The end is enticing and suggested. The reader wants to know what that world looks like.
I found this book less well-realized than the precursor because, in my view, the world that was revealed was less than what had been promised. The pair find that Providence has been replaced by Arkham, and Arkham has a creepy Old-World vibe to it, but Arkham is set in an all-too cliche alternate history. The “unfolded world.” we discover, is the world where the Nazis developed a nuclear weapon in 1941 and nuked Moscow on the eve of Barbarosa. Germany emerged as the great world power, there was no Holocaust, England was reduced to a second-world state, and science and technology have advanced quite nicely.
Where is the weird?
For most of the book, we have the standard development of an alternate history novel as the characters deal with the differences between the world they remember and the world they now live in. Lovecraft discovers that her store has a copy of the Necronomicon, and is goaded into reading it by a mysterious figure. Carter is induced to work for a very nice Gestapo agent involved in a scientific project to harness “zero point energy” by the strange lawyer who was instrumental in his getting the bookstore.

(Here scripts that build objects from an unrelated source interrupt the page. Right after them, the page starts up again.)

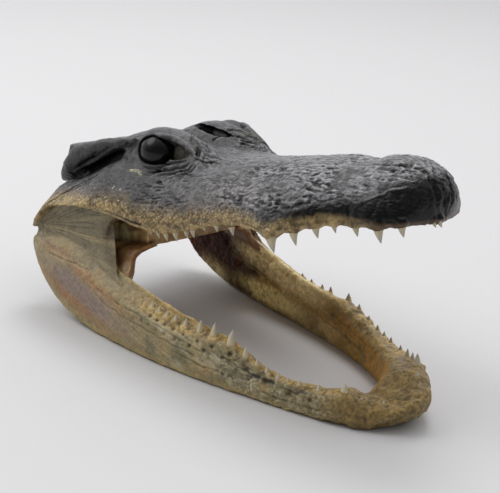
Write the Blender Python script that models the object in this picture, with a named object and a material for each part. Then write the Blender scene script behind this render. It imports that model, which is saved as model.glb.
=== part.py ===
"""Preserved head of a young American alligator, mouth open, standing on its lower jaw.

Frame: +X towards the snout, +Y the animal's left, +Z up, metres. The origin is the
middle of the bounding box, on the floor. The upper head is laid out in its own frame,
u along the tooth row and v upwards from the jaw joint, pitched nose-up by the gape.
Short profiles are written in millimetres, as (station, value) pairs. The left and right
gum lines and tooth rows differ, as they do on the real head.
"""

import math

import bmesh
import bpy
from mathutils import Matrix, Vector

MM = 0.001

# ---------------------------------------------------------------- driving dimensions
GAPE = math.radians(16.0)
JOINT_X = 0.0196
JOINT_Z = 0.0330
GAP = 0.0003
ROOM_SWELL = 0.0006

HEAD_REAR = -0.0050
REAR_HOLLOW = 0.0060
ARCH_START = 0.154
SNOUT_TIP = 0.178
ARCH_POWER = 2.05
ARCH_LIMIT = 0.996
SNOUT_CUT = 0.0777
# How far the lower rim of the snout is tucked back, where that starts, and over what height.
SNOUT_TUCK = 0.0034
TUCK_START = 0.168
TUCK_TOP = 0.0050
TUCK_HEIGHT = 0.0090
TUCK_POWER = 1.6

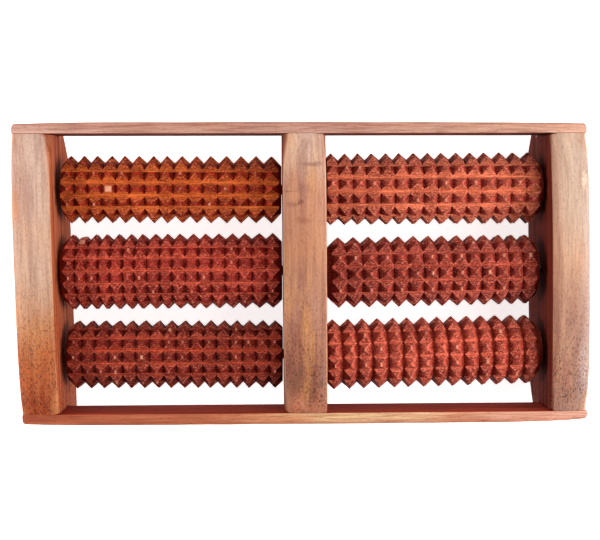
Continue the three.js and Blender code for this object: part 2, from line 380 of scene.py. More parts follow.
def make_rail(node, material):
    """A rail, thinner towards its ends, with the holes for its nails."""
    co = vertices_of(node)
    low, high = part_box(node)
    outward = 1 if low.y > 0 else -1
    outer = high.y if outward > 0 else low.y
    inner = low.y if outward > 0 else high.y
    at_outer = co[abs(co[:, 1] - outer) < TOUCH]
    at_inner = co[abs(co[:, 1] - inner) < TOUCH]
    left = (at_inner[:, 0].min(), at_outer[:, 0].min())
    right = (at_inner[:, 0].max(), at_outer[:, 0].max())
    (left_taper, left_reach), (right_taper, right_reach) = RAIL_TAPER[node]
    length = right[1] - left[1]
    sections = []
    for along in spread(0.0, length, RAIL_STATIONS):
        from_left, from_right = along, length - along
        thinner = left_taper * math.exp(-from_left / left_reach)
        thinner += right_taper * math.exp(-from_right / right_reach)
        nearest = min(from_left, from_right)
        if nearest < RAIL_CORNER:
            thinner += RAIL_CORNER - math.sqrt(RAIL_CORNER ** 2 - (RAIL_CORNER - nearest) ** 2)
        thickness = abs(outer - inner) - thinner
        section = []
        edges = [(edge, edge) for edge in (RAIL_INNER_EDGE, RAIL_EDGE, RAIL_EDGE, RAIL_INNER_EDGE)]
        for across, up in rounded_section((0, low.z), (thickness, high.z), edges, side_steps=4):
            depth = across / abs(outer - inner)
            x0 = left[0] + (left[1] - left[0]) * depth
            x1 = right[0] + (right[1] - right[0]) * depth
            x = x0 + (x1 - x0) * along / length
            hollow = abs(wander((x, across, up), RAIL_SANDING_SIZE, RAIL_SANDING, seed=outward))
            y = inner + outward * max(across - hollow * depth, 0.0)
            section.append(Vector((x, y, up - hollow * (up - low.z) / (high.z - low.z))))
        sections.append(section if outward > 0 else section[::-1])
    vertices, faces = loft(sections)
    rail = make_object(node + "_wood", vertices, faces)
    nails = [nail_skin(nail, HOLE_CLEARANCE) for nail in NAILS]
    cut_away(rail, [skin for skin in nails if overlaps(skin, low, high)])
    mark_sanding(rail.data)
    install(rail, node, FRAME_BODY, material)


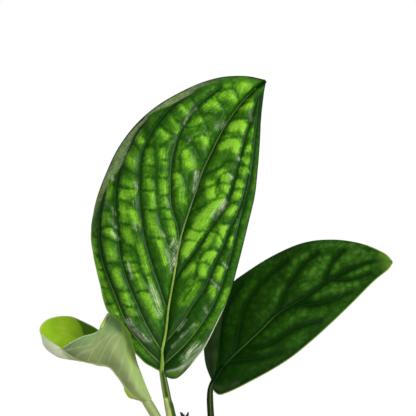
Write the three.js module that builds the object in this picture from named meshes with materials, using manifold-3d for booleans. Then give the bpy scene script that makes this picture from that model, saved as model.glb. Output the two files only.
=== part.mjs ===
// A young climbing aroid with three quilted leaves in a plain clay pot.
// Millimetres, z up. The pot stands on z = 0 with its axis on z, and the leaves face the viewer,
// who looks along +y. Each blade is drawn from the joint where it meets its stalk: in its outline
// and veins the first number goes to the right and the second one up, and a formula gives the depth.

import * as THREE from "three";
import Module from "manifold-3d";
import { mergeVertices } from "three/addons/utils/BufferGeometryUtils.js";

const wasm = await Module();
wasm.setup();

// Pot and soil
const POT_TOP_RADIUS = 60;
const POT_HEIGHT = 106;
const POT_BASE_RADIUS = 39;
const POT_WALL = 5.5;
const POT_FLOOR = 7;
const POT_SIDES = 48;
const COLLAR_HEIGHT = 26;
const COLLAR_STEP = 3;
const COLLAR_TAPER = 1.5;
const COLLAR_ROUNDING = 1;
const LIP_ROUNDING = 2;
const FOOT_ROUNDING = 1.5;
const DRAIN_RADIUS = 7;
const INNER_COVE = 4;

const CLEARANCE = 0.3;
const SOIL_LEVEL = 93;
const SOIL_MOUND = { height: 2.5, radius: 24 };
const SOIL_LUMP = 0.9;
const SOIL_SIDES = 36;
const SOIL_RINGS = 6;

// Stem, stalks and withered sheath, from the bottom up, as right, depth, up
const STEM_PATH = [[1, 1, 58], [0.6, 1, 84], [0, 1, 95], [-3.2, 0.8, 102.5], [-8, 0, 109.5]];
const STEM = { radius: 4.3, swelling: 0.9, swellingWidth: 0.035, nodes: [0.83, 0.985], rings: 22, sides: 20 };
const LARGE_STALK_PATH = [
  [-8.8, -0.1, 110.4], [-14.8, -0.2, 126], [-19.2, -1, 140], [-22.7, -1.8, 152], [-25, -2.8, 164],
  [-26.3, -3.2, 171], [-27, -3.4, 175.4],
];
const LARGE_STALK = {
  top: 1.75,
  flare: 1.9,
  groove: 0.55,
  sheath: 0.8,
  sheathEnd: 0.74,
  rings: 16,
  sides: 20,
  end: [[-28, 173.7], [-24.9, 171.2]],
};
const RIGHT_STALK_PATH = [
  [-2.2, 5.6, 101.5], [-1, 8, 108], [-1.4, 11, 128], [-2.6, 13.4, 150], [-3.1, 14, 160], [-2.8, 14.4, 165],
  [-2.4, 14.6, 169],
];
const RIGHT_STALK = {
  top: 1.65,
  flare: 0.9,
  neck: 0.55,
  groove: 0.3,
  rings: 16,
  sides: 16,
  end: [[-2.9, 169], [-1.6, 164]],
};
const YOUNG_STALK_PATH = [
  [-11.4, -4.4, 107.5], [-15.4, -5.6, 118], [-20.6, -6, 132], [-26.4, -4.4, 145], [-30, -2.4, 151.6],
  [-34, -0.1, 158.2],
];
const YOUNG_STALK = { foot: 2.2, flare: 0.3, footSwelling: 0.3, groove: 0.2, rings: 16, sides: 16 };
const SHEATH_PATH = [[-8.4, 4.8, 104], [-9.4, 5.8, 116], [-11.6, 6.2, 134], [-16.1, 6, 153.8]];
const SHEATH = {
  foot: 3.4,
  tip: 1.5,
  curl: 1.1,
  crumple: 0.4,
  notch: 0.05,
  thickness: 0.7,
  rows: 16,
  columns: 8,
};

// Blades
const LARGE_JOINT = [-27, -3, 174.5];
const RIGHT_JOINT = [-1.5, 14, 168];
const YOUNG_JOINT = [-34.7, 0, 159];
const BLADE_THICKNESS = 0.8;
const VEIN_PIECE = 3;
const COLUMN_SPREAD = 1.08;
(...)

The story finally kicks into weird gear toward the last 20 percent of the book when the action shifts to a climax on an island in Aleutians. There we find that the Nazis are very concerned in the folding and unfolding of the world; the Deep Ones make an appearance, and Carter and Lovecraft find that they have a powerful and mysterious ally.
I am not entirely happy with the unfolded world. I had hoped for more originality, and it isn't clear to me how H.P.'s fold in the 1920s is at all related to the Nazi victory in World War II, but I was intrigued by the elements that the author threw in at the end and I look forward to the next installment.